Despite the chipset used in the A50 supporting 4K recording, its default camera app limits the maximum video recording resolution to just 1080p. The A50s, on the other hand, supports 4K recording for its primary rear camera and front camera.

===Software===
Both devices have Android 9.0 (Pie) pre-installed. The only difference is the One UI version pre-installed: One UI 1.1 for the A50, and One UI 1.5 for the A50s. Both devices were eligible for 2 OS upgrades and 4 years of security updates.

|  | Pre-installed OS | OS Upgrades history |  | End of support |
| 1st | 2nd |
| A50 | Android 9 Pie (One UI 1.1) | Android 10 (One UI 2.0) March 2020 (One UI 2.5) December 2020 | Android 11 (One UI 3.0) March 2021 | April 2023 |
| A50s | Android 9 Pie (One UI 1.5) | Android 10 (One UI 2.0) February 2020 (One UI 2.5) November 2020 | Android 11 (One UI 3.1) March 2021 | November 2023 |

==Reception==
The A50 received mostly positive reviews. PCWorld gave it 4/5 stars, praising the display, design and battery life while criticizing the in-screen fingerprint sensor and the camera processing.
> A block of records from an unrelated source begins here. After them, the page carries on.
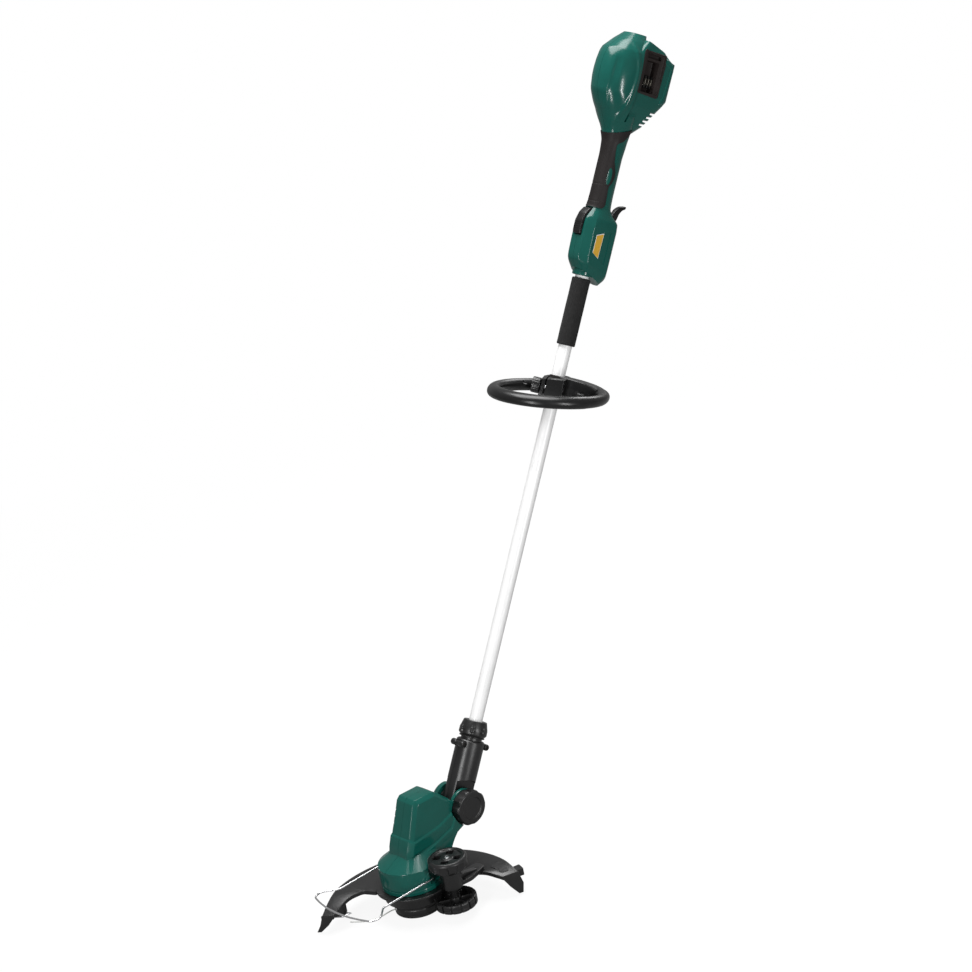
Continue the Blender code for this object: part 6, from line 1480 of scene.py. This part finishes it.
def buildWheel():
    r, bottom, top = wheel["radius"], wheel["bottom"], wheel["bottom"] + wheel["height"]
    bore, hub, rim = wheel["axle"] + wheel["room"], wheel["hub"], r - wheel["rim"]
    profile = [(r - 0.0012, top), (r, top - 0.0014), (r, bottom + 0.0014), (r - 0.0012, bottom), (bore, bottom),
               (bore, top), (hub, top), (hub + 0.0005, bottom + 0.005), (rim - 0.0005, bottom + 0.005), (rim, top)]
    spokes = around(wheel["spokes"], lambda: block((0.0085, -0.0012, bottom + 0.004), (0.0290, 0.0012, top - 0.003), 0.0004, 2))
    gaps = around(wheel["gaps"], lambda: block((r - 0.0024, -0.0016, bottom - 0.005), (r + 0.003, 0.0016, top + 0.005)))
    low, high = bottom + 0.0068, bottom + 0.0082
    groove = turned([(r - 0.0006, low), (r + 0.003, low), (r + 0.003, high), (r - 0.0006, high)], 144)
    piece("edgeWheel", turned(profile, 180, 0.0007), wheelAt, "black", "edge_wheel", "edge_wheel",
          add=[spokes], cut=[gaps, groove], edges=(0.0003, 2, 40))


def buildBracket():
    x, y = place["wheel"]
    low, high, post, bottom = bracket["bottom"], bracket["top"], bracket["post"], wheel["bottom"]
    shape = turned([(0, low), (post - 0.001, low), (post, high - 0.006), (post, high), (0, high)], 96, 0.0006, closed=False)
    foot = guard["top"] + room
    arm = [(x - 0.014, y), (x + 0.010, y), (x + 0.0135, y + 0.030), (x + 0.004, y + 0.066), (x - 0.016, y + 0.066),
           (x - 0.017, y + 0.030)]
    rib = [(y, foot + 0.001), (y + 0.050, foot + 0.001), (y + 0.050, foot + 0.009), (y, high - 0.012)]
    adds = [
        bar(bracket["spigot"], (x, y, bottom + wheel["height"] + wheel["room"]), (x, y, low + 0.002), 48),
        plate(arm, foot, foot + 0.007, axis=2, soften=0.005, edge=0.0010),
        plate(rib, x - 0.005, x + 0.004, edge=0.0010),
    ]
    piece("wheelBracket", moved(shape, (x, y, 0)), headFrame, "black", "motor_head", "wheel_bracket", add=adds,
          cut=[bar(wheel["axle"] + room, (x, y, 0), (x, y, 0.12), 40)])
    piece("wheelAxle", bar(wheel["axle"], (x, y, bottom - 0.002), (x, y, 0.098), 40), headFrame, "steel",
          "motor_head", "wheel_axle", add=[bar(0.0065, (x, y, bottom - 0.0035), (x, y, bottom - 0.0005), 48, edge=0.0006)])


def buildWheelKnob():
    r, low, high = wheelKnob["radius"], wheelKnob["bottom"], wheelKnob["bottom"] + wheelKnob["height"]
    bore, out = wheel["axle"] + wheel["room"], r + 0.0030
    profile = [(r - 0.003, high), (r, high - 0.003), (r, low + 0.0095), (r - 0.0035, low + 0.0040), (r - 0.0095, low),
               (bore, low), (bore, high - 0.0055), (0.0042, high - 0.0055), (0.0042, high - 0.001), (0.0085, high - 0.001),
               (0.0100, high - 0.0025), (r - 0.009, high - 0.0025), (r - 0.008, high)]

    def flute():
        return bar(wheelKnob["fluteRadius"], (out, 0, low - 0.01), (out, 0, high - 0.0055), 48, edge=0.0025)

    def pocket():
        return block((0.0115, -0.0062, high - 0.014), (r - 0.0095, 0.0062, high + 0.01), 0.0012)

    cuts = [around(wheelKnob["flutes"], flute), around(wheelKnob["pockets"], pocket, wheelKnob["turn"])]
    piece("wheelKnob", turned(profile, 180, 0.0008), wheelAt, "black", "wheel_knob", "wheel_knob",
          cut=cuts, edges=(0.0005, 3, 35))
    piece("knobScrew", bar(0.0038, (0, 0, high - 0.0052), (0, 0, high - 0.0015), 40, edge=0.0004), wheelAt, "steel",
          "wheel_knob", "knob_screw", cut=[block((-0.003, -0.0004, high - 0.0025), (0.003, 0.0004, high))])


buildWheel()
buildBracket()
buildWheelKnob()
print("wheel, bracket and knob made")


# Floor, world and lamps
studio = {"floor": 24.0, "floorToLight": 0.16, "floorToCamera": 0.86, "aim": (0.0, 0.36, 0.60), "ambient": 0.16,
          "near": 0.90, "shine": 0.20, "clearFrom": 0.7, "clearTo": 2.2}
softboxes = {
    "keyStrip": {"azimuth": 22, "elevation": 10, "away": 2.4, "size": (0.15, 1.6), "power": 30},
    "fillStrip": {"azimuth": 84, "elevation": 6, "away": 2.4, "size": (0.14, 1.2), "power": 25},
    "topBox": {"azimuth": 225, "elevation": 80, "away": 2.6, "size": (2.2, 1.8), "power": 120},
    "backBox": {"azimuth": 200, "elevation": 30, "away": 2.8, "size": (1.2, 1.2), "power": 26},
}


def makeFloor():
    # grey for the light it throws back, lighter to the camera, and clear white away from the object
    bm = bmesh.new()
    bmesh.ops.create_grid(bm, x_segments=2, y_segments=2, size=studio["floor"])
    floor = toObject("studioFloor", bm)
    mat, shader, coords = startMaterial("studioFloor", {"Roughness": 0.9, "Specular IOR Level": 0.0})
    tree = mat.node_tree
    seen = addNode(tree, "LightPath")
    grey = addNode(tree, "MapRange", {"To Min": studio["floorToLight"], "To Max": studio["floorToCamera"]})
    tree.links.new(seen.outputs["Is Camera Ray"], grey.inputs["Value"])
    tree.links.new(grey.outputs["Result"], shader.inputs["Base Color"])
    away = addNode(tree, "VectorMath", operation="LENGTH")
    share = addNode(tree, "MapRange", {
        "From Min": studio["clearFrom"], "From Max": studio["clearTo"], "To Min": studio["near"],
    })
    tree.links.new(coords.outputs["Object"], away.inputs[0])
    tree.links.new(away.outputs["Value"], share.inputs["Value"])
    clear = addNode(tree, "Emission", {"Strength": 1.0})
    amount = addClear(tree, shader.outputs["BSDF"], clear.outputs["Emission"], tree.nodes["Material Output"])
    tree.links.new(share.outputs["Result"], amount)
    floor.data.materials.append(mat)


def addClear(tree, plain, clear, result):
    # rays that see the background itself find it white, and those from gloss a share of that
    def math(operation, first, second):
        node = addNode(tree, "Math", operation=operation)
        for socket, value in zip(node.inputs, (first, second)):
            if isinstance(value, float):
                socket.default_value = value
            else:
                tree.links.new(value, socket)
        return node

    rays = addNode(tree, "LightPath").outputs
    gloss = math("MULTIPLY", rays["Is Glossy Ray"], studio["shine"])
    seen = math("MAXIMUM", rays["Is Camera Ray"], gloss.outputs["Value"])
    through = math("MAXIMUM", seen.outputs["Value"], rays["Is Transmission Ray"])
    amount = math("MULTIPLY", through.outputs["Value"], 1.0)
    mix = addNode(tree, "MixShader")
    tree.links.new(amount.outputs["Value"], mix.inputs["Fac"])
    tree.links.new(plain, mix.inputs[1])
    tree.links.new(clear, mix.inputs[2])
    tree.links.new(mix.outputs["Shader"], result.inputs["Surface"])
    return amount.inputs[1]


def makeWorld():
    world = bpy.data.worlds.new("studioWorld")
    world.use_nodes = True
    tree = world.node_tree
    plain = tree.nodes["Background"]
    plain.inputs["Color"].default_value = (1, 1, 1, 1)
    plain.inputs["Strength"].default_value = studio["ambient"]
    clear = addNode(tree, "Background", {"Strength": 1.0, "Color": (1, 1, 1, 1)})
    addClear(tree, plain.outputs["Background"], clear.outputs["Background"], tree.nodes["World Output"])
    scene.world = world


def makeSoftbox(name, box):
    azimuth, elevation = radians(box["azimuth"]), radians(box["elevation"])
    direction = Vector((sin(azimuth) * cos(elevation), -cos(azimuth) * cos(elevation), sin(elevation)))
    lamp = bpy.data.lights.new(name, "AREA")
    lamp.shape = "RECTANGLE"
    lamp.size, lamp.size_y = box["size"]
    lamp.energy = box["power"]
    obj = bpy.data.objects.new(name, lamp)
    aim = direction.to_track_quat("Z", "Y").to_matrix().to_4x4()
    obj.matrix_world = Matrix.Translation(Vector(studio["aim"]) + direction * box["away"]) @ aim
    scene.collection.objects.link(obj)


makeFloor()
makeWorld()
for name, box in softboxes.items():
    makeSoftbox(name, box)
print("studio ready")
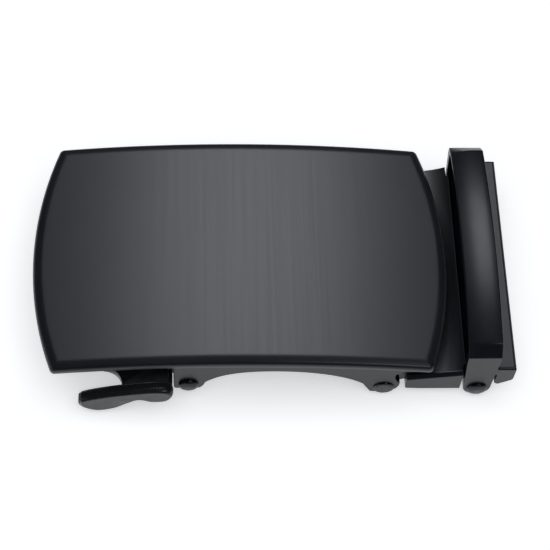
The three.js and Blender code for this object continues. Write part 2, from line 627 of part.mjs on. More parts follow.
function buildClampLoop() {
  const loop = alongX(loopEndView(), LOOP_LEFT - 1, LOOP_RIGHT + 1);
  const ears = new THREE.Shape();
  ears.moveTo(LOOP_LEFT, FAR);
  ears.lineTo(LOOP_LEFT, EAR_TOP);
  ears.lineTo(CLAMP_PIVOT.x - LUG_RADIUS, CLAMP_PIVOT.z);
  ears.absarc(CLAMP_PIVOT.x, CLAMP_PIVOT.z, LUG_RADIUS, Math.PI, 2 * Math.PI, false);
  ears.lineTo(LOOP_RIGHT - 0.2, EAR_TOP);
  ears.lineTo(LOOP_RIGHT, FAR);
  let clamp = loop.intersect(alongY(ears, -FAR, FAR));
  clamp = clamp.add(alongY(roofProfile(), -WALL_OUTER, WALL_OUTER));
  const flangeTop = ROOF_TOP - 0.4;
  const notchTop = ROOF_TOP - 2;
  const flangeFoot = TAIL_FLOOR_TOP + 0.7;
  const endFlange = outline([
    [LOOP_RIGHT - 1, flangeTop],
    [LOOP_RIGHT - 1, notchTop],
    [LOOP_RIGHT + 0.1, notchTop],
    [LOOP_RIGHT + 0.1, flangeFoot + 0.3],
    [LOOP_RIGHT + 0.7, flangeFoot],
    [ROOF_END - 0.1, flangeFoot + 1.5, 0.4],
    [ROOF_END, flangeTop],
  ]);
  for (const side of [-1, 1]) {
    clamp = clamp.add(alongY(endFlange, side * (WALL_OUTER - EAR), side * WALL_OUTER));
  }
  return clamp.subtract(crossBar(CLAMP_PIVOT, CLAMP_PIVOT.radius + FIT, -FAR, FAR));
}

// The serrated steel strip under the roof, which bites the strap's end.
function buildGripPlate() {
  const top = ROOF_TOP - ROOF - SEAT / 2;
  const right = ROOF_END - 0.3;
  const flat = 0.1; // between one tooth and the next
  const shape = new THREE.Shape();
  shape.moveTo(right, top);
  shape.lineTo(right - GRIP_TEETH * GRIP_PITCH, top);
  shape.lineTo(right - GRIP_TEETH * GRIP_PITCH, top - GRIP_HEIGHT / 2);
  for (let i = GRIP_TEETH; i > 0; i--) {
    shape.lineTo(right - i * GRIP_PITCH + flat, top - GRIP_HEIGHT / 2);
    shape.lineTo(right - (i - 1) * GRIP_PITCH - flat, top - GRIP_HEIGHT);
  }
  shape.lineTo(right, top - GRIP_HEIGHT / 2);
  const half = WALL_OUTER - EAR - GAP;
  return alongY(shape, -half, half);
}

// ---- materials and assembly ----
const finishes = {
  brushedBlack: { color: 0x2b2d31, roughness: 0.38, metalness: 0.9 },
  satinBlack: { color: 0x1d1f23, roughness: 0.5, metalness: 0.7 },
  blackSteel: { color: 0x24262a, roughness: 0.35, metalness: 0.9 },
  springSteel: { color: 0x8a8d92, roughness: 0.3, metalness: 1 },
};

function node(name, body, finish) {
  const geometry = geometryOf(body);
  geometry.computeVertexNormals();
  const mesh = new THREE.Mesh(geometry, new THREE.MeshStandardMaterial(finish));
  mesh.name = name;
  return mesh;
}

const buckle = new THREE.Group();
buckle.add(node("face_plate", buildFacePlate(), finishes.brushedBlack));
buckle.add(node("chassis", buildChassis(), finishes.satinBlack));
screwPlaces().forEach((place, i) => {
  buckle.add(node(`face_screw_${i + 1}`, buildScrew(place), finishes.blackSteel));
});
const pawlPin = headedPin(PAWL_PIN, WALL_OUTER, PAWL_PIN.headHeight, PAWL_PIN.headHeight / 2);
buckle.add(node("pawl_pin", pawlPin, finishes.blackSteel));
buckle.add(node("pawl", buildPawl(), finishes.springSteel));
buckle.add(node("release_lever", buildReleaseLever(), finishes.satinBlack));
buckle.add(node("lever_dowel", rivet(DOWEL, -ARM_OUTER, -DOWEL_END, 0), finishes.blackSteel));
buckle.add(node("pawl_spring", buildSpring(), finishes.springSteel));
const hingePin = headedPin(HINGE_PIN, WALL_OUTER, HINGE_PIN.headHeight, HINGE_PIN.headHeight);
buckle.add(node("hinge_pin", hingePin, finishes.blackSteel));
buckle.add(node("tail_housing", buildTailHousing(), finishes.satinBlack));
buckle.add(node("clamp_loop", buildClampLoop(), finishes.satinBlack));
buckle.add(node("grip_plate", buildGripPlate(), finishes.springSteel));
const peen = CLAMP_PIVOT.headHeight;
const nearRivet = rivet(CLAMP_PIVOT, -WALL_OUTER, -CHEEK_INNER, peen);
const farRivet = rivet(CLAMP_PIVOT, WALL_OUTER, CHEEK_INNER, peen);
buckle.add(node("clamp_rivet_near", nearRivet, finishes.blackSteel));
buckle.add(node("clamp_rivet_far", farRivet, finishes.blackSteel));

const box = new THREE.Box3().setFromObject(buckle);
const middle = box.getCenter(new THREE.Vector3());
buckle.position.set(-middle.x, -middle.y, -box.min.z);

export default buckle;
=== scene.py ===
"""Looks of an automatic ratchet belt buckle: face, chassis, pawl, release lever, tail and strap clamp.

Lengths are millimetres in the working frame, whose origin is the crown of the face: X runs along the belt
towards the tail, Y across it and Z out of the face. Each finished mesh is placed in the row frame, in metres.
"""

import logging
import math
from dataclasses import dataclass, field
from enum import Enum

import bmesh
import bpy
from mathutils import Matrix, Vector


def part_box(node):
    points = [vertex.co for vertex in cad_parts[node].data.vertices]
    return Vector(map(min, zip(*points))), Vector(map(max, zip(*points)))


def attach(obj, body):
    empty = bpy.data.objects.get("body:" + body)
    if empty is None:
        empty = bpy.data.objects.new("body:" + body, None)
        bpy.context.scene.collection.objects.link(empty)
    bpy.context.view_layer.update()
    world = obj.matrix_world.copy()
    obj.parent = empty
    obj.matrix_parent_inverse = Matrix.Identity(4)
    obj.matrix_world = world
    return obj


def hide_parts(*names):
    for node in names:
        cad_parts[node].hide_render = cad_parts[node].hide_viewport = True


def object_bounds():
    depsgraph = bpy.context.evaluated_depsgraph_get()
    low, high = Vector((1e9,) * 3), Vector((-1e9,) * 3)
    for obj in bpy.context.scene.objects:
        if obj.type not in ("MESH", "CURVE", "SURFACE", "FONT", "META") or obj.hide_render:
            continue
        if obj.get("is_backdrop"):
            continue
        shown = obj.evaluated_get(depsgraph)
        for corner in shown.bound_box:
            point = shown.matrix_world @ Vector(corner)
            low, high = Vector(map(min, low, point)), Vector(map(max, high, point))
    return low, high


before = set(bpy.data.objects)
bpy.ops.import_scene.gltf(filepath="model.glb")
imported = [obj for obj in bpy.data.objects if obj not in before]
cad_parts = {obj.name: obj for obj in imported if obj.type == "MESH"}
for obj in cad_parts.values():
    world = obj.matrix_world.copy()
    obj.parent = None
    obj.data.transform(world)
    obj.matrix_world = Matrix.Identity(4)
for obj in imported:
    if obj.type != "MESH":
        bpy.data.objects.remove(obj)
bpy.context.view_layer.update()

log = logging.getLogger("buckle")
MM = 0.001
HEAD_GAP = 0.02  # between the head of a pin or rivet and the metal that it rests on
SHARP = 35  # degrees: edges sharper than this stay sharp in the shading
MERGE = 0.004  # vertices closer than this are merged before edges are rounded
FLAT = 0.06  # degrees: faces that lie this near one plane are joined before edges are rounded
PAWL_HOLE = 0.9  # radii of the holes that the pins, rivets and dowel pass through
HINGE_HOLE = 1.2
RIVET_HOLE = 1.1
DOWEL_HOLE = 0.7
HEAD_RECESS = 1.9  # radius of the room for a rivet's inner head
CURVE_STEPS = 18  # samples of each curved stretch of an outline
ROUND_SIDES = 64  # sides of a turned piece
OVERRUN = 2.0  # how far a cutter runs on past what it cuts
Point = tuple[float, float]
Triple = tuple[float, float, float]
Solid = bpy.types.Object
NodeTree = bpy.types.NodeTree
Socket = bpy.types.NodeSocket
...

Tom's Guide also gave it 4/5 stars, calling it "a budget phone with a big and colorful screen, solid performance and a sleek design" albeit with an "underwhelming battery life". CNET gave it an 8.4/10, describing it as "one of the best budget phones", and Digital Trends called it "the budget Samsung phone of your dreams".

The A50 was Samsung's best-selling smartphone in 2019, the best-selling smartphone in Europe in 2019, and the third best-selling phone in the world for the third quarter of 2019.